The Interplay of Cognitive and Historical Semantics
One of the Saturday afternoon activities I used to dread as a child and teenager was visiting artisan markets with the whole family, where various handmade goods, such as cereal bowls and espresso cups, were for sale. Because of this experience, my idea of pottery has particular connotations and is associated with cultural, free-spirited milieus. Similarly, I associate completely different images with the motif of pruning trees: I imagine large man-made cultural landscapes, such as the orchards of southern Germany or extensive apple plantations. Here too, though, an unpleasant childhood memory emerges, namely working in the family garden.
I naturally draw on these ideas to explain Paul’s use of pottery and pruning to explain the character of God in Romans 9–11: ‘God is a potter’ (Rom 9:19-23) and ‘God is a pruning arborist’ (Rom 11:16b–24). Informed by my prior experience, these metaphors evoke for me specific frames, connotations, and scripts. To ensure that Paul’s sophisticated argumentation in Rom 9–11 and the domestic economic metaphors used at key points in his discourse on God do not become a mere projection screen for processing my own childhood experiences, I must perform a responsible exegesis that scrutinizes the historical critical contextualization of the assertions.

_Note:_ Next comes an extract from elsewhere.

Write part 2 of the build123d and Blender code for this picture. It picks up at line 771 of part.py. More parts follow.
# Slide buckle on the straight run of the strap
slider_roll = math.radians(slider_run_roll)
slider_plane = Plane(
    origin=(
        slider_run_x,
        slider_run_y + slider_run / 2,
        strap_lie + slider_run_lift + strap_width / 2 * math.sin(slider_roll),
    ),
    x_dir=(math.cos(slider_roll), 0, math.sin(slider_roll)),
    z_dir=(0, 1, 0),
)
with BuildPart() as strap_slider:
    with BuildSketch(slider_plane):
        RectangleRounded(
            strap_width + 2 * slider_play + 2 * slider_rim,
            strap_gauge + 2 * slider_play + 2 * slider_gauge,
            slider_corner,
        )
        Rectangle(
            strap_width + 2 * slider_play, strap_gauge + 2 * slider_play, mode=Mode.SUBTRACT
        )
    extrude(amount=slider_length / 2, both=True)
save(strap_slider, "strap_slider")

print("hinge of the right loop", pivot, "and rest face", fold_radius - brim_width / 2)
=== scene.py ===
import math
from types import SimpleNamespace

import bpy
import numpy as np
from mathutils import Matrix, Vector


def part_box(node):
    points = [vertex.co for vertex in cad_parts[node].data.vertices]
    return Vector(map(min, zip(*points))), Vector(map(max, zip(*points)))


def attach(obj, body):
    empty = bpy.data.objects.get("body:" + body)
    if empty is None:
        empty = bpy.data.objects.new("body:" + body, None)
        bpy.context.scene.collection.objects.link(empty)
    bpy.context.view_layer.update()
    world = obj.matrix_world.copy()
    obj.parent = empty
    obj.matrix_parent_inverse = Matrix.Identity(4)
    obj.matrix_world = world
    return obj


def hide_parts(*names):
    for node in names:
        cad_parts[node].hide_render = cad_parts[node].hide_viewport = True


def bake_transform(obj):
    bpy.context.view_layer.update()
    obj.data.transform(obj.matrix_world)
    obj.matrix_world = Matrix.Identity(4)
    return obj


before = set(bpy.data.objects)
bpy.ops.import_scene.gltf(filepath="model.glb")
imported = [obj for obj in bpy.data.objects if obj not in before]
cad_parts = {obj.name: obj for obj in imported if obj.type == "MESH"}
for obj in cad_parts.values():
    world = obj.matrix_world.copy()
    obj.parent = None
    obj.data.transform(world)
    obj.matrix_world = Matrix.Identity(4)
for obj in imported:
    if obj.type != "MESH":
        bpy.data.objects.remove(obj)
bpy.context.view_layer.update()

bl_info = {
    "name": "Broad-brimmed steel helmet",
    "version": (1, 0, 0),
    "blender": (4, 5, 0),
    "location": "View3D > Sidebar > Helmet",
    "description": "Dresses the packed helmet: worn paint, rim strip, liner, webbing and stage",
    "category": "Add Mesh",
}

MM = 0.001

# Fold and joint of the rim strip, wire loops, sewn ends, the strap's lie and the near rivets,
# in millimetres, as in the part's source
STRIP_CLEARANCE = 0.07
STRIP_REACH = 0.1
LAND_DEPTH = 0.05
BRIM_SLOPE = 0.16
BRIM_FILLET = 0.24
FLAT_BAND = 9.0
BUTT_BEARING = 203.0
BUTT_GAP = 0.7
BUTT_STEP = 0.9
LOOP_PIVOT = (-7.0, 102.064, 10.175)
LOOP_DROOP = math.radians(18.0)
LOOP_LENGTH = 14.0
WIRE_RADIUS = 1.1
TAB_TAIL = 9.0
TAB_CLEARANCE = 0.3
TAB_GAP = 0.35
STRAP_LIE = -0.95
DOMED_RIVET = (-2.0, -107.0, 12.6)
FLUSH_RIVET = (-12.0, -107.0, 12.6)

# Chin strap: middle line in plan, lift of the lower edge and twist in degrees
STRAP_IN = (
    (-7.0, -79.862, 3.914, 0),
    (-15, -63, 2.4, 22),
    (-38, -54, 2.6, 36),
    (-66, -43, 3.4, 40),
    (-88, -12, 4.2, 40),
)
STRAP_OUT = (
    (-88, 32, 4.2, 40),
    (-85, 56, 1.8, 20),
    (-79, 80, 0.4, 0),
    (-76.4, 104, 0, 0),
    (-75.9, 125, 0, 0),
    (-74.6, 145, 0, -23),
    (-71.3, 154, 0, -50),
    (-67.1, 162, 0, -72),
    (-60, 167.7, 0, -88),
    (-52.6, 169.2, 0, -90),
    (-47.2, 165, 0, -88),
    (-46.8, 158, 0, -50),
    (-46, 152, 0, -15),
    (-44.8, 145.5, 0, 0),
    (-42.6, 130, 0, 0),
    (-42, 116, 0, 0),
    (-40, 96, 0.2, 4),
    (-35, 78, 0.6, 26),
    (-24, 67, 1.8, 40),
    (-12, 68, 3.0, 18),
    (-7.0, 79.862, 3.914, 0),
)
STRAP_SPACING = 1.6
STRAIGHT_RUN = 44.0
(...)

I cannot simply draw on my own pre-conceptions to determine which frames and scripts Paul and his intended or historically plausible addressees would invoke with the metaphors ‘God is a potter’ and ‘God is a pruning arborist’. The knowledge and understanding of how metaphors engage the intended recipients’ cognition provide us with tools for analyzing and describing the concepts invoked by Paul and the urban Roman congregation in the first place.
In the following entry I show how cognitive semantics allows us to understand what agency and audience competency Paul assumes his addressees to have by using these two concepts from the realm of domestic economy (pottery and pruning) to construct metaphors to explain the activity of God (pottery Rom 9–11. I will not repeat the pros and cons of mirror reading for an inclined readership, nor will I reiterate the different positions regarding the Pauline community’s knowledge of the Scriptures and Paul’s own annotation practice of the Bible. Instead, I will focus entirely on the contribution of cognitive semantics to an understanding of the selected examples.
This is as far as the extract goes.